• _REQUIRED WORK_:
Take the data below and write out exactly the lines from the one with "0.024, 0.021), 0.45)" through the one with "obj.parent = empty"; omit every other line.

• _GIVEN DATA_:
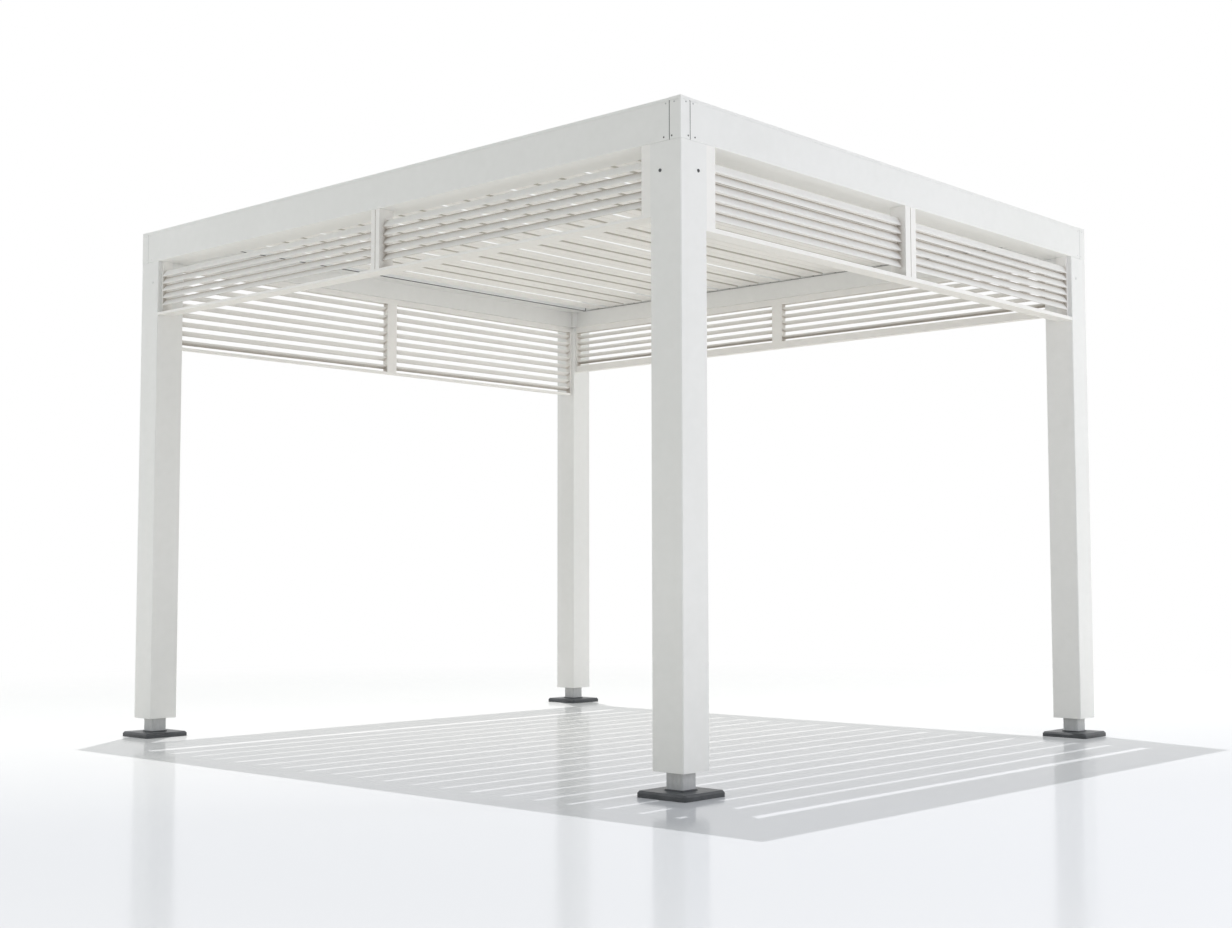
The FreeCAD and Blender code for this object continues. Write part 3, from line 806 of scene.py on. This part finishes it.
bpy.ops.object.select_all(action="DESELECT")
bpy.ops.mesh.primitive_plane_add(size=2 * FLOOR_HALF, location=(0, 0, -FLOOR_DROP))
floor = bpy.context.active_object
floor.name = "floor"
floor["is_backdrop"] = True

ground = Finish("floor")
seen = ground.node("ShaderNodeLightPath", output="Is Camera Ray")
spot = ground.place()
across = ground.node("ShaderNodeSeparateXYZ", {}, {0: spot}, output="X")
along = ground.node("ShaderNodeSeparateXYZ", {}, {0: spot}, output="Y")
white_out = (across * PALING_X + along * PALING_Y).ramp(NEAR_EDGE, FAR_EDGE)
tone = ground.blend(white_out, (0.785, 0.795, 0.835, 1), (0.88, 0.875, 0.87, 1))
pale = ground.node("ShaderNodeBsdfDiffuse", {}, {"Color": tone})

aside_x, aside_y = across - KEY_PLACE.x, along - KEY_PLACE.y
reach = 1 / (1 + (aside_x * aside_x + aside_y * aside_y) * KEY_PLACE.z ** -2)
key_lost = 1 - reach * reach
far_glow = ground.blend(key_lost, (0.045, 0.05, 0.055, 1), (0.63, 0.63, 0.63, 1))
glow_tone = ground.blend(white_out, (0.0, 0.0, 0.0, 1), far_glow)
glow = ground.node("ShaderNodeEmission", {}, {"Color": glow_tone, "Strength": 1.0})
lit = ground.node("ShaderNodeAddShader", {}, {0: pale, 1: glow})

polish = ground.node("ShaderNodeBsdfAnisotropic", {},
                     {"Color": (1, 1, 1, 1), "Roughness": POLISH_ROUGHNESS})
polished = ground.node("ShaderNodeMixShader", {}, {0: POLISH_SHARE, 1: lit, 2: polish})
far_off = (across * across + along * along).ramp(SWEEP_START ** 2, SWEEP_END ** 2)
plain = ground.node("ShaderNodeEmission", {}, {"Color": (1, 1, 1, 1), "Strength": 1.0})
swept = ground.node("ShaderNodeMixShader", {}, {0: far_off, 1: polished, 2: plain})
bounce = ground.node("ShaderNodeBsdfDiffuse", {}, {"Color": (0.885, 0.858, 0.814, 1)})
mixed = ground.node("ShaderNodeMixShader", {}, {0: seen, 1: bounce, 2: swept})
ground.tree.links.new(mixed.socket, ground.tree.nodes["Material Output"].inputs["Surface"])
floor.data.materials.append(ground.material)
print("floor made")

# %% [markdown]
# The key light is a small lamp high above, beyond the back right corner. It draws the stripes, and
# because it isn't as far as the sun, it spreads the roof's shadow wider than the roof. An even pale
# sky fills the shade. Three softboxes shape the walls, as in a car studio: one far to the left for
# the left wall, one before the front left post and one far to the right, whose light falls off with
# distance and so gives every post its own pair of tones. The camera and shiny faces see a white
# backdrop in place of that sky.

# %% Light
KEY_POWER = 16350
KEY_RADIUS = 0.10
SOFTBOX_SIZE = 3.5
SOFTBOX_AIM = Vector((-0.5, 0.0, 1.4))

key = bpy.data.objects.new("key", bpy.data.lights.new("key", "POINT"))
bpy.context.scene.collection.objects.link(key)
key.data.energy = KEY_POWER
key.data.shadow_soft_size = KEY_RADIUS
key.data.color = (1.0, 0.995, 0.985)
key.location = KEY_PLACE


def softbox(name, place, power, colour):
    """A square soft lamp that looks at the pergola and isn't seen or mirrored itself."""
    lamp = bpy.data.objects.new(name, bpy.data.lights.new(name, "AREA"))
    bpy.context.scene.collection.objects.link(lamp)
    lamp.data.energy = power
    lamp.data.size = SOFTBOX_SIZE
    lamp.data.color = colour
    heading = (SOFTBOX_AIM - Vector(place)).to_track_quat("-Z", "Y").to_matrix().to_4x4()
    lamp.matrix_world = Matrix.Translation(place) @ heading
    lamp.visible_camera = False
    lamp.visible_glossy = False


softbox("left_box", (-8.0, 3.5, 2.0), 102, (0.944, 0.962, 1.0))
softbox("near_box", (-1.0, -7.5, 1.8), 93, (0.87, 0.87, 1.0))
softbox("right_box", (8.0, -7.0, 2.5), 262, (0.985, 1.0, 0.995))

world = bpy.data.worlds.new("sky")
bpy.context.scene.world = world
world.use_nodes = True


class Sky(Finish):
    """The same node helpers on the world's own tree."""

    def __init__(self, tree):
        self.tree = tree


sky = Sky(world.node_tree)
direct = sky.node("ShaderNodeLightPath", output="Is Camera Ray")
mirrored = sky.node("ShaderNodeLightPath", output="Is Glossy Ray")
through = sky.node("ShaderNodeLightPath", output="Is Transmission Ray")
shown = (direct + mirrored + through).clamped()
fill = sky.node("ShaderNodeBackground", {}, {"Color": (0.412, 0.432, 0.43, 1), "Strength": 1.0})
white = sky.node("ShaderNodeBackground", {}, {"Color": (1, 1, 1, 1), "Strength": 1.0})
backdrop = sky.node("ShaderNodeMixShader", {}, {0: shown, 1: fill, 2: white})
sky.tree.links.new(backdrop.socket, sky.tree.nodes["World Output"].inputs["Surface"])
bpy.context.scene.view_settings.view_transform = "Standard"
print("light ready")

# %% Find the size
low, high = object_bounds()
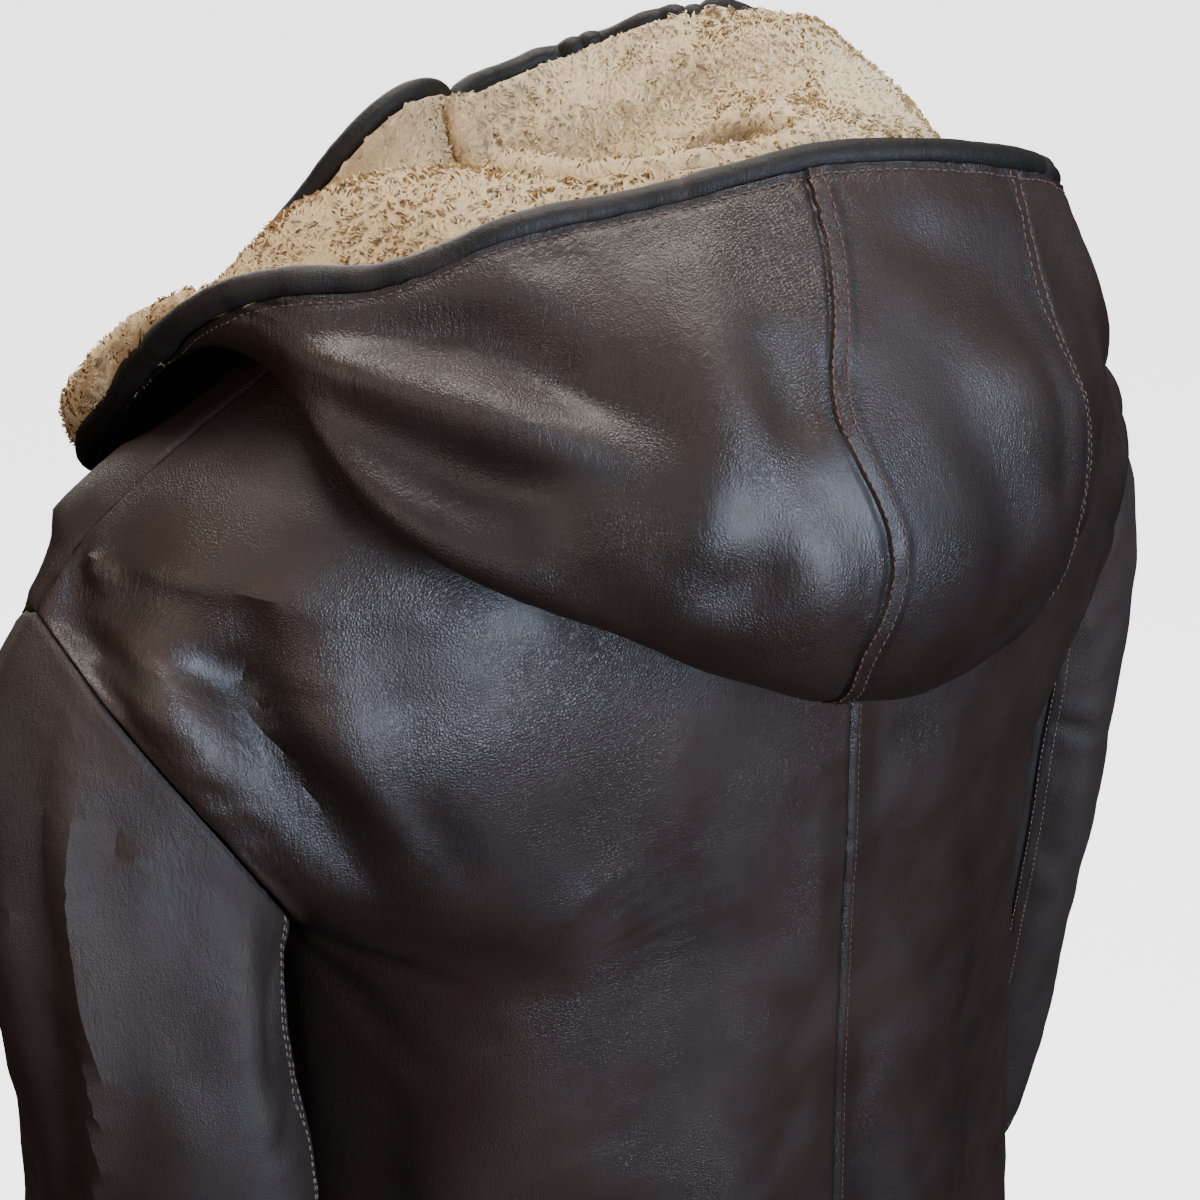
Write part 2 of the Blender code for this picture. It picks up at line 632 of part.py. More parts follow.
def build_hood(walls, leather, fur, edging):
    along = np.linspace(0, HOOD_EDGE, HOOD_ROWS)
    left, right = read(HOOD_SEAMS, "left right", along)
    start, end = hood_end(along, 1, HOOD_END_X), hood_end(along, -1, HOOD_END_X)
    panels = (
        ("side_left", start, left, HOOD_SIDE_COLUMNS),
        ("centre", left, right, HOOD_CENTRE_COLUMNS),
        ("side_right", right, end, HOOD_SIDE_COLUMNS),
    )
    angles, columns_of = [start[:, None]], {}
    for name, first, last, count in panels:
        begins = sum(part.shape[1] for part in angles) - 1
        shares = even_shares(first[-1], last[-1], count)
        angles.append(first[:, None] + (last - first)[:, None] * shares[None, 1:])
        columns_of[name] = slice(begins, begins + count)
    angles = np.concatenate(angles, axis=1)
    points, _ = folded(hood_point(angles, along[:, None]), hood_point, HOOD_FOLDS, flip=True)
    turns = turning(angles)
    for _ in range(TURNING_PASSES):
        points = lifted(points, along[:, None], walls)
        beside = (points[:, :-2] + points[:, 2:]) / 2
        points[:, 1:-1] += (beside - points[:, 1:-1]) * turns[:, 1:-1, None] / 2
    points = lifted(points, along[:, None], walls)
    normals = grid_normals(points, flip=True)
    thickness = spline(FUR["along"], FUR["thickness"], along)[:, None, None]
    thickness = thickness * (1 - TURNING_PRESS * turns * np.sin(pi * along)[:, None])[..., None]
    backing = points - normals * (LEATHER + LINING_GAP)
    fur_side = backing - normals * thickness
    for name, columns in columns_of.items():
        face, back = points[:, columns], (points - normals * LEATHER)[:, columns]
        add_wall("hood_" + name, trim(face), trim(back), leather)
        faces = [trim(side[:, columns], LINING_SEAM_GAP) for side in (backing, fur_side)]
        add_wall("lining_" + name, *faces, fur)
    add_rod("hood_binding", binding_path(points, fur_side), BINDING_RADIUS, BINDING_SIDES, edging)


def binding_path(outer, inner):
    """The middle of the rolled edge round the hood's face and down both its ends at the front."""

    def round_edge(points):
        """Points along the edge, and those beside them further in."""
        edge = np.concatenate([points[1:-1, 0], points[-1], points[-2:0:-1, -1]])
        return edge, np.concatenate([points[1:-1, 1], points[-2], points[-2:0:-1, -2]])

    (outer_edge, outer_in), (inner_edge, inner_in) = round_edge(outer), round_edge(inner)
    middle = (outer_edge + inner_edge) / 2
    away = unit(middle - (outer_in + inner_in) / 2)
    corners = len(outer) - 2, len(middle) - len(outer) + 1
    for corner, column, beside in zip(corners, (0, -1), (1, -2)):
        away[corner] += unit(outer[-1, column] - outer[-1, beside])
    forward = unit(np.gradient(middle, axis=0))
    away = unit(away - forward * (away * forward).sum(-1, keepdims=True))
    # At a corner the path keeps its distance from both edges, so it goes further out.
    for corner in corners:
        away[corner] *= np.sqrt(2)
    ahead = np.abs(((outer_edge - middle) * away).sum(-1, keepdims=True))
    path = middle + away * (BINDING_RADIUS + BINDING_GAP + ahead)
    kept = [0]
    for number in range(1, len(path)):
        near = np.linalg.norm(path[number] - path[kept[-1]]) < BINDING_STEP
        if number in corners and near and kept[-1] not in corners:
            kept.pop()
        if number in corners or not near:
            kept.append(number)
    path, away = path[kept], away[kept]
    share = np.linspace(0, 1, RIM_SHARES)[:, None, None, None]
    rims = [edge[:-1] + (edge[1:] - edge[:-1]) * share[:, 0] for edge in (outer_edge, inner_edge)]
    rim = (rims[0] + (rims[1] - rims[0]) * share).reshape(-1, 3)
    for _ in range(RIM_PASSES):
        halves = (path[1:] + path[:-1]) / 2
        room = [np.linalg.norm(line[:, None] - rim, axis=-1).min(-1) for line in (path, halves)]
        beside = np.minimum(np.append(room[1], np.inf), np.insert(room[1], 0, np.inf))
        missing = BINDING_RADIUS + BINDING_GAP - np.minimum(room[0], beside)
        path = path + away * np.maximum(missing, 0)[:, None]
    return path


def build_placket(leather):
    """The strip that covers the front opening, from the left panel's points moved out."""
    levels = body_levels()
    levels = np.concatenate([[PLACKET_TOP_LEVEL], levels[levels > PLACKET_TOP_LEVEL]])
    across = np.linspace(-1, 1, PLACKET_COLUMNS) * PLACKET_WIDTH / 2
    half_width = edge_point(False, levels)[:, 0]
    share = across[None, :] / half_width[:, None]
    left = body_point(False, np.abs(share) * PLACKET_REACH, levels[:, None])
    left[..., 0] = across
    normals = grid_normals(left)
    under = left + normals * PLACKET_LIFT
    add_wall("front_placket", under + normals * LEATHER, under, leather)
    return levels, under + normals * LEATHER, normals


def add_button(name, centre, normal, material):
    side = unit(np.cross(normal, (0, 0, 1)))
    up = np.cross(side, normal)
    turn = np.linspace(0, 2 * pi, BUTTON_SIDES, endpoint=False)[:, None]
    rim = np.cos(turn) * side + np.sin(turn) * up
    rings = [centre + rim * share * BUTTON_RADIUS + normal * height for share, height in BUTTON_PROFILE]
    faces = [tuple(range(BUTTON_SIDES))]
    faces.append(tuple(range((len(rings) - 1) * BUTTON_SIDES, len(rings) * BUTTON_SIDES)))
    for i in range(len(rings) - 1):
        for j in range(BUTTON_SIDES):
            a, b = i * BUTTON_SIDES + j, i * BUTTON_SIDES + (j + 1) % BUTTON_SIDES
            faces.append((a, b, b + BUTTON_SIDES, a + BUTTON_SIDES))
    add_object(name, np.concatenate(rings), faces, material)


def build_buttons(levels, surface, normals, material):
    middle = PLACKET_COLUMNS // 2
    for number, level in enumerate(BUTTON_LEVELS, 1):
        place = spline(levels, surface[:, middle], np.array([float(level)]))[0]
        normal = unit(spline(levels, normals[:, middle], np.array([float(level)]))[0] * (0, 1, 1))
        add_button(f"button_{number}", place + normal * BUTTON_LIFT, normal, material)


def reset_scene():
    for obj in list(bpy.data.objects):
        bpy.data.objects.remove(obj, do_unlink=True)


def main():
    reset_scene()
    leather = make_material("leather", (0.035, 0.024, 0.021), 0.45)
    edging = make_material("edging", (0.022, 0.016, 0.014), 0.5)
    fur = make_material("fur", (0.62, 0.46, 0.30), 0.95)
    horn = make_material("horn", (0.05, 0.03, 0.02), 0.3)
    walls = coat_walls()
    build_body(walls, leather)
    build_sleeves(walls, leather)
    build_hood(walls, leather, fur, edging)
    levels, surface, normals = build_placket(leather)
    build_buttons(levels, surface, normals, horn)


main()
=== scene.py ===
"""Looks of a leather coat with its fur-lined hood folded down on the back.

The coat's sections repeat those of its solids, in metres, read at a finer step. The finer creases, the
seams with their stitches, the rolled edge, the fur's pile and every surface's material are added.
"""

from functools import partial
from math import pi, radians

import bpy
import numpy as np
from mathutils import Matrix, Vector
from mathutils.kdtree import KDTree


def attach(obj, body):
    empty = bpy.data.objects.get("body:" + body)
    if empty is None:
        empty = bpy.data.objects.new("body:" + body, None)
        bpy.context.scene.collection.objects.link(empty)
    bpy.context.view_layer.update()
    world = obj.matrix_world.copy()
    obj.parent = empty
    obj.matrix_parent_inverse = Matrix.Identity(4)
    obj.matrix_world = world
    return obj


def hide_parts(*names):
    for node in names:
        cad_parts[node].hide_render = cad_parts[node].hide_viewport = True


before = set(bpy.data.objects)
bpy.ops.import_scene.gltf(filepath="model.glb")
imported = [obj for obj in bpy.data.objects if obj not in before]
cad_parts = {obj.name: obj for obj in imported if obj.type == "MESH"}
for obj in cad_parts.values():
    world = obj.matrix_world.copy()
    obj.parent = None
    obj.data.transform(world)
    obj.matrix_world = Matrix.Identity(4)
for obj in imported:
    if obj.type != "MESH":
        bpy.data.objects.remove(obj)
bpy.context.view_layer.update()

LEATHER = 0.0016
SEAM_GAP, LINING_GAP = 0.0003, 0.0004

# How finely the panels are divided.
PANEL_COLUMNS, SHOULDER_ROWS, SIDE_ROWS = 68, 44, 46
SLEEVE_HALF, SLEEVE_HEAD_ROWS, SLEEVE_ARM_ROWS = 44, 64, 44
SLEEVE_UNDER_COLUMNS, SLEEVE_UPPER_COLUMNS = 36, 64
HOOD_ROWS, HOOD_SIDE_COLUMNS, HOOD_CENTRE_COLUMNS = 104, 156, 48


def table(names, rows):
    """A table's columns by name, from text with a line for each row."""
    return dict(zip(names.split(), np.array([row.split() for row in rows.strip().splitlines()], float).T))


# The lines down the middle of the back and the front, and each level's full width.
# square is the section's exponent: 2 is an ellipse and more is squarer.
CENTRE = table("level  back_y  back_z  front_y front_z  half_width  square", """
0 .064 .01 -.08 -.058 .074 2
1 .078 -.008 -.094 -.07 .098 2
2 .094 -.036 -.108 -.09 .14 2
3 .106 -.066 -.117 -.112 .186 2.1
4 .114 -.098 -.122 -.136 .23 2.2
5 .119 -.13 -.125 -.16 .262 2.3
6 .122 -.16 -.127 -.182 .284 2.4
7 .124 -.185 -.127 -.202 .284 2.4
8 .125 -.21 -.127 -.22 .271 2.4
9 .126 -.235 -.126 -.24 .257 2.4
10 .127 -.26 -.125 -.262 .245 2.4
11 .127 -.29 -.125 -.29 .235 2.4
12 .128 -.345 -.124 -.345 .225 2.4
13 .131 -.43 -.125 -.43 .22 2.4
14 .137 -.53 -.131 -.53 .224 2.4
15 .146 -.65 -.139 -.65 .233 2.3
16 .158 -.82 -.15 -.82 .248 2.2
""")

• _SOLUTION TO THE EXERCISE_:
    leather = make_material("leather", (0.035, 0.024, 0.021), 0.45)
    edging = make_material("edging", (0.022, 0.016, 0.014), 0.5)
    fur = make_material("fur", (0.62, 0.46, 0.30), 0.95)
    horn = make_material("horn", (0.05, 0.03, 0.02), 0.3)
    walls = coat_walls()
    build_body(walls, leather)
    build_sleeves(walls, leather)
    build_hood(walls, leather, fur, edging)
    levels, surface, normals = build_placket(leather)
    build_buttons(levels, surface, normals, horn)


main()
=== scene.py ===
"""Looks of a leather coat with its fur-lined hood folded down on the back.

The coat's sections repeat those of its solids, in metres, read at a finer step. The finer creases, the
seams with their stitches, the rolled edge, the fur's pile and every surface's material are added.
"""

from functools import partial
from math import pi, radians

import bpy
import numpy as np
from mathutils import Matrix, Vector
from mathutils.kdtree import KDTree


def attach(obj, body):
    empty = bpy.data.objects.get("body:" + body)
    if empty is None:
        empty = bpy.data.objects.new("body:" + body, None)
        bpy.context.scene.collection.objects.link(empty)
    bpy.context.view_layer.update()
    world = obj.matrix_world.copy()
    obj.parent = empty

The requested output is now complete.